Since the tragedy unfolded in Srebrenica 20 years ago, the Deputy Secretary-General explained, the UN has, in many ways, improved its methodology by which it confronts the threat of war crimes, ethnic cleansing and genocide. Prevention, he said, has now become “an imperative.”

“Peacekeepers are now regularly provided with robust mandates to protect civilians,” Mr. Eliasson continued. “They are often authorized to use all necessary means in defence of populations.”

But, he added, peacekeepers continue to face many of the same challenges that plagued the UN in Srebrenica, not least “paralyzing divisions among Member States and a lack of political and material support.”

As a result, the UN and the Security Council would increasingly have “a central role to play” in strengthening prevention efforts, enforcing the responsibility to protect those in danger and enforcing the right of all people to live in “peace and dignity.”

“The world looks to us here at the United Nations and to the UN Security Council and expects us to uphold that right and to meet those aspirations,” Mr. Eliasson affirmed. “That is our shared responsibility today. And it is how we can best pay homage to the victims of Srebrenica.”

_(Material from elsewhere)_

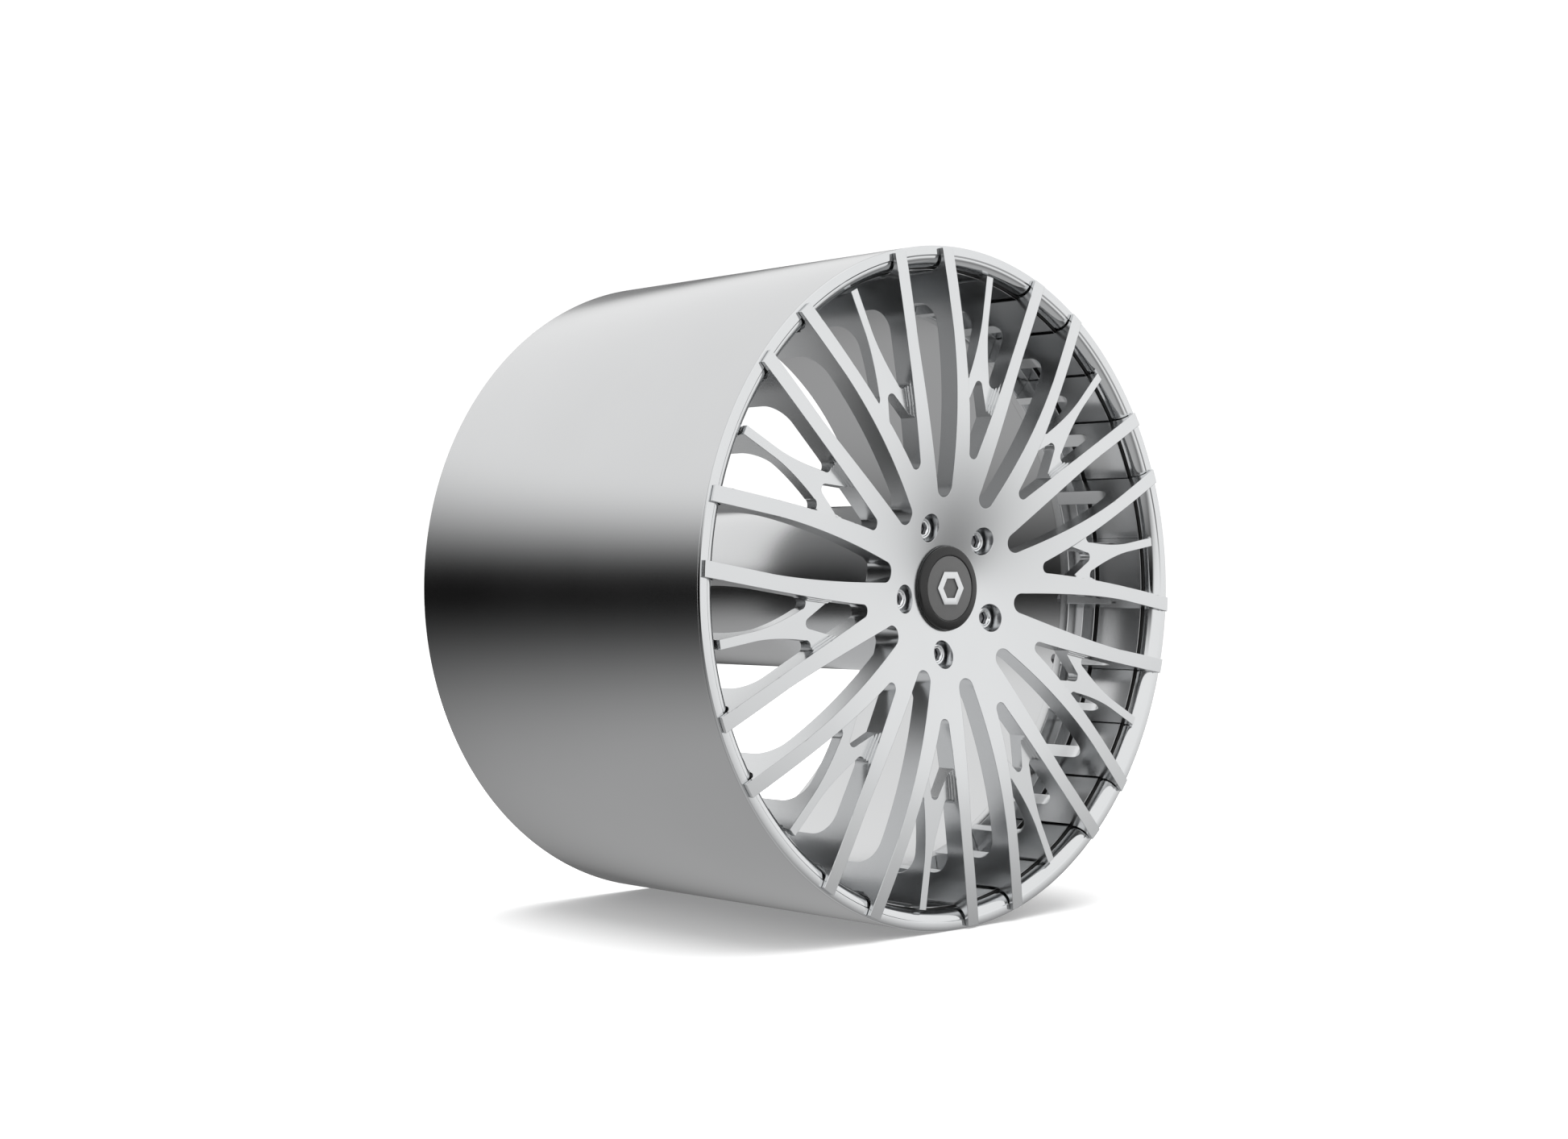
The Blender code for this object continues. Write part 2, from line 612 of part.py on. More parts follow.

We got it wrong – so wrong


Drawing comparisons between the “catastrophe” of Srebrenica and an array of concurrent crises facing the UN in Syria, Sudan, Central African Republic, as well as Burundi and Myanmar, High Commissioner Zeid, meanwhile warned that “so long as there is no respect for the UN, it will be likely that further massacres will be perpetrated.”

“If the UN is to make good on its commitment to protect civilians,” Mr. Zeid told Council members via video link from Geneva, “it must be resolute, undivided and clear about its intention.”

He added that the deeper lessons for the UN remained as relevant today as they were twenty years ago.

“Our inability to anticipate events, so prevalent then, is still with us today; and our recurrent failure to understand with whom, and with what, we are dealing,” he confirmed.

In a comprehensive recounting of the events leading up to the massacre, Mr. Zeid laid out a veritable mea culpa of what he termed the UN's “clumsy” efforts in addressing the growing threats on the ground during the early days of the Bosnian conflict. From wavering displays of authority to a non-committal use of force in countering an increasingly scaled-up Bosnian Serb aggression against ethnic minorities, the UN rights chief described the Organization's “hesitation” and “timidity” as being key to the Srebrenica tragedy.

“We got it wrong, so wrong, although the people of Srebrenica knew full well who they were confronted with and what was in store for them,” he stated. “We simply had not stopped to think about these issues in sufficient depth.”

The most foundational lesson of Srebrenica, Mr. Zeid continued, was that for it to succeed in areas of conflict, the UN “must be respected.

“For the UN to be effective in robust peacekeeping, all the parties to the conflict, and in particular the aggressor, must take the measure of this Council, its decisions and the UN presence on the ground. They must believe there will be serious consequences and no impunity,” he concluded.